**OBJECTIVE**. Would you pull out every line of the material that contains the string "points"?
## Begin DATA
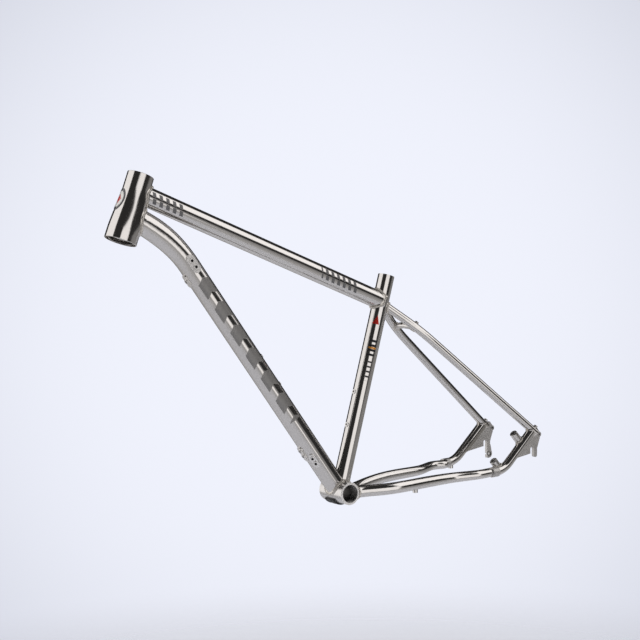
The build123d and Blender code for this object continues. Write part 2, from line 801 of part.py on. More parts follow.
rack_boss = boss(rack_boss_point, seatstay_above, small_boss_radius, 0,
                 seatstay_radius + rack_boss_proud, m5_thread_radius, rack_thread_depth)
with BuildPart() as rack_boss_left:
    add(rack_boss)
    add(seatstay_solid, mode=Mode.SUBTRACT)
    add(dropout_left, mode=Mode.SUBTRACT)
finish(both_sides(rack_boss_left.part), "rack_bosses")

down = Vector(0, 0, -1)
left_guide_point = left_chainstay_line @ left_guide_share
left_guide_proud = chainstay_height_at(left_guide_share) + stay_guide_height
with BuildPart() as hose_guide:
    add(boss(left_guide_point, down, stay_guide_radius, 0, left_guide_proud,
             m5_thread_radius, stay_guide_thread_depth))
    add(left_chainstay_solid, mode=Mode.SUBTRACT)
finish(hose_guide.part, "hose_guide_left")

rear_stay_wire = rear_stay_line.wires()[0]
right_guide_point = rear_stay_wire @ (right_guide_run / rear_stay_wire.length)
with BuildPart() as cable_guide:
    add(boss(right_guide_point, down, stay_guide_radius, 0, rear_stay_radius + stay_guide_height,
             m5_thread_radius, stay_guide_thread_depth))
    add(rear_stay_solid, mode=Mode.SUBTRACT)
    add(right_collar, mode=Mode.SUBTRACT)
finish(cable_guide.part.mirror(Plane.XZ), "cable_guide_right")

# ---------------------------------------------------------------- guide under the shell
guide_plane = Plane(
    origin=guide_middle + left * (guide_width / 2), x_dir=guide_down, z_dir=-left
)
guide_skin = shell_radius + guide_thickness
past_guide = 2 * shell_radius      # far enough to cut right through the guide
guide_edge_along = past_guide * cos(radians(guide_half_span))
guide_edge_across = past_guide * sin(radians(guide_half_span))
with BuildPart() as shell_guide:
    with BuildSketch(guide_plane):
        Circle(guide_skin)
        Polygon(
            (0, 0),
            (guide_edge_along, guide_edge_across),
            (guide_edge_along, -guide_edge_across),
            align=None,
            mode=Mode.INTERSECT,
        )
        Circle(shell_radius, mode=Mode.SUBTRACT)
    extrude(amount=guide_width)
    for offset in (-guide_groove_spacing / 2, guide_groove_spacing / 2):
        with Locations(Plane(origin=guide_middle + left * offset, z_dir=left).location):
            Torus(guide_skin, guide_groove_radius, mode=Mode.SUBTRACT)
    screw_seat = guide_middle + guide_down * (guide_skin - screw_head_height)
    add(bar(guide_middle, guide_middle + guide_down * past_guide, screw_radius), mode=Mode.SUBTRACT)
    add(bar(screw_seat, screw_seat + guide_down * past_guide, screw_head_radius), mode=Mode.SUBTRACT)
finish(shell_guide.part, "bottom_bracket_cable_guide")

with BuildPart() as guide_screw:
    add(bar(screw_seat, screw_seat + guide_down * screw_head_height, screw_head_radius))
    add(bar(screw_seat - guide_down * screw_length, screw_seat, screw_radius))
    with BuildSketch(Plane(origin=screw_seat + guide_down * screw_head_height, z_dir=-guide_down)):
        RegularPolygon(hex_socket_width / 2, 6, major_radius=False)
    extrude(amount=hex_socket_depth, mode=Mode.SUBTRACT)
finish(guide_screw.part, "cable_guide_screw")

# ---------------------------------------------------------------- head badge
badge_plane = Plane(
    origin=head_top + head_down * badge_drop, x_dir=left, z_dir=head_front
)
with BuildPart() as head_badge:
    with BuildSketch(badge_plane):
        Ellipse(badge_width / 2, badge_height / 2)
    extrude(amount=2 * head_bottom_radius)
    add(head_bar(badge_thickness), mode=Mode.INTERSECT)
    add(head_solid, mode=Mode.SUBTRACT)
finish(head_badge.part, "head_badge")


# ---------------------------------------------------------------- weld beads
def bead(tube, base, *cut_by):
    """The filler in the corner between a tube and its base.

    It is what lies inside both when they are thickened, and outside both as they are.
    """
    with BuildPart(mode=Mode.PRIVATE) as piece:
        add(tube)
        add(base, mode=Mode.INTERSECT)
        for solid in cut_by:
            add(solid, mode=Mode.SUBTRACT)
    return piece.part


head_weld_body = head_bar(weld_size)
seat_weld_body = bar(shell_centre, seat_top, seat_tube_radius + weld_size)
shell_weld_body = bar(-shell_end, shell_end, shell_radius + weld_size)
top_weld_body = bar(top_tube_front, top_tube_rear, top_tube_radius + weld_size)
down_weld_body = down_bar(weld_size)
chainstays_weld_body = both_sides(chainstay_bar(left_chainstay_line, weld_size),
                                  chainstay_bar(right_chainstay_line, weld_size))
seatstay_weld_body = seatstay_bar(stay_weld_size)
seatstays_weld_body = both_sides(seatstay_weld_body)
rear_stay_weld_body = rear_stay_bar(stay_weld_size)

weld_head_top = bead(top_weld_body, head_weld_body, top_solid, head_solid, down_solid)
finish(weld_head_top, "weld_head_to_top_tube")
weld_head_down = bead(down_weld_body, head_weld_body, down_solid, head_solid, top_solid,
                      weld_head_top)
finish(weld_head_down, "weld_head_to_down_tube")
weld_seat_top = bead(top_weld_body, seat_weld_body, top_solid, seat_solid, seatstays_solid)
finish(weld_seat_top, "weld_seat_to_top_tube")
weld_seat_stays = bead(seatstays_weld_body, seat_weld_body, seatstays_solid, seat_solid,
                       top_solid, weld_seat_top)
finish(weld_seat_stays, "weld_seat_to_seatstays")
weld_shell_seat = bead(seat_weld_body, shell_weld_body, seat_solid, shell_solid, down_solid,
                       chainstays_solid)
finish(weld_shell_seat, "weld_shell_to_seat_tube")
weld_shell_down = bead(down_weld_body, shell_weld_body, down_solid, shell_solid, seat_solid,
                       chainstays_solid, weld_shell_seat)
finish(weld_shell_down, "weld_shell_to_down_tube")
weld_shell_chainstay = bead(chainstays_weld_body, shell_weld_body, chainstays_solid, shell_solid,
                            seat_solid, down_solid, weld_shell_seat, weld_shell_down,
                            shell_guide.part)
finish(weld_shell_chainstay, "weld_shell_to_chainstays")
bridge_body = swept_bar(seatstay_bridge_wire, seatstay_bridge_radius + stay_weld_size)
weld_seatstay_bridge = bead(bridge_body, seatstays_weld_body, seatstays_solid,
                            swept_bar(seatstay_bridge_wire, seatstay_bridge_radius),
                            hose_boss)
finish(weld_seatstay_bridge, "weld_seatstay_bridge")
chainstay_bridge_solid = bar(chainstay_bridge_far, chainstay_bridge_end, chainstay_bridge_radius)
weld_chainstay_bridge = bead(
    bar(chainstay_bridge_far, chainstay_bridge_end, chainstay_bridge_radius + stay_weld_size),
    chainstays_weld_body, chainstays_solid, chainstay_bridge_solid, weld_shell_chainstay,
)
finish(weld_chainstay_bridge, "weld_chainstay_bridge")
stay_ends = rear_stay_weld_body + seatstay_weld_body
for side, plate, has_hanger in (("left", dropout_left, False), ("right", dropout_right, True)):
    plate_weld = bead(dropout_plate(has_hanger, stay_weld_size), stay_ends, plate,
                      rear_stay_solid, seatstay_solid, rack_boss)
    meet_weld = bead(rear_stay_weld_body, seatstay_weld_body, rear_stay_solid,
                     seatstay_solid, plate)
    dropout_weld = plate_weld + meet_weld
    if side == "right":
        dropout_weld = dropout_weld.mirror(Plane.XZ)
    finish(dropout_weld, f"weld_dropout_{side}")
with BuildPart() as weld_brake_posts:
    for face in post_faces.values():
        foot = face - rear_stay_front * brake_post_length
        add(bead(bar(foot, face, brake_post_radius + stay_weld_size), rear_stay_weld_body,
                 bar(foot, face, brake_post_radius), rear_stay_solid, left_collar))
finish(weld_brake_posts.part, "weld_brake_posts")
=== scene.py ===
import json
from math import cos, pi, radians, sin

import bmesh
import bpy
import numpy as np
from mathutils import Matrix, Vector


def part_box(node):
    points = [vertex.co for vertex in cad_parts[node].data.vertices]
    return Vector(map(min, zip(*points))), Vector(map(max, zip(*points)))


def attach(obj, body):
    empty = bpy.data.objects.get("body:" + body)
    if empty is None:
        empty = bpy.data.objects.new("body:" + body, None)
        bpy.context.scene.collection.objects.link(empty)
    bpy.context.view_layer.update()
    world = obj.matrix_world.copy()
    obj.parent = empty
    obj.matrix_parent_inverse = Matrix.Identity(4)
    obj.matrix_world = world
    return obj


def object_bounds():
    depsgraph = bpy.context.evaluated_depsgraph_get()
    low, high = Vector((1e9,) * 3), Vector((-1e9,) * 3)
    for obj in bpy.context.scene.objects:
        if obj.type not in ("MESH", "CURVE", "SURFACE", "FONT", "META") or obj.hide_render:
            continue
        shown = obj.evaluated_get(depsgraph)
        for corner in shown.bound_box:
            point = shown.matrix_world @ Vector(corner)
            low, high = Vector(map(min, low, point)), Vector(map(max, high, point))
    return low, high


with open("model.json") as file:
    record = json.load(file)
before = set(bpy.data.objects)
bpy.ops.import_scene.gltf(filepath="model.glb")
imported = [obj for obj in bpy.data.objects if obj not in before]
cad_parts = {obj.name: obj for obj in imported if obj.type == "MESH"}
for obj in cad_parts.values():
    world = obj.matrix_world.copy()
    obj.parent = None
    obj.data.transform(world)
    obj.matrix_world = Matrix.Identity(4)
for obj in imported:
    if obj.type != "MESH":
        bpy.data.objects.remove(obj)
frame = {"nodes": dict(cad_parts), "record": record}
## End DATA
**FINISHED EXERCISE**.
    points = [vertex.co for vertex in cad_parts[node].data.vertices]
    return Vector(map(min, zip(*points))), Vector(map(max, zip(*points)))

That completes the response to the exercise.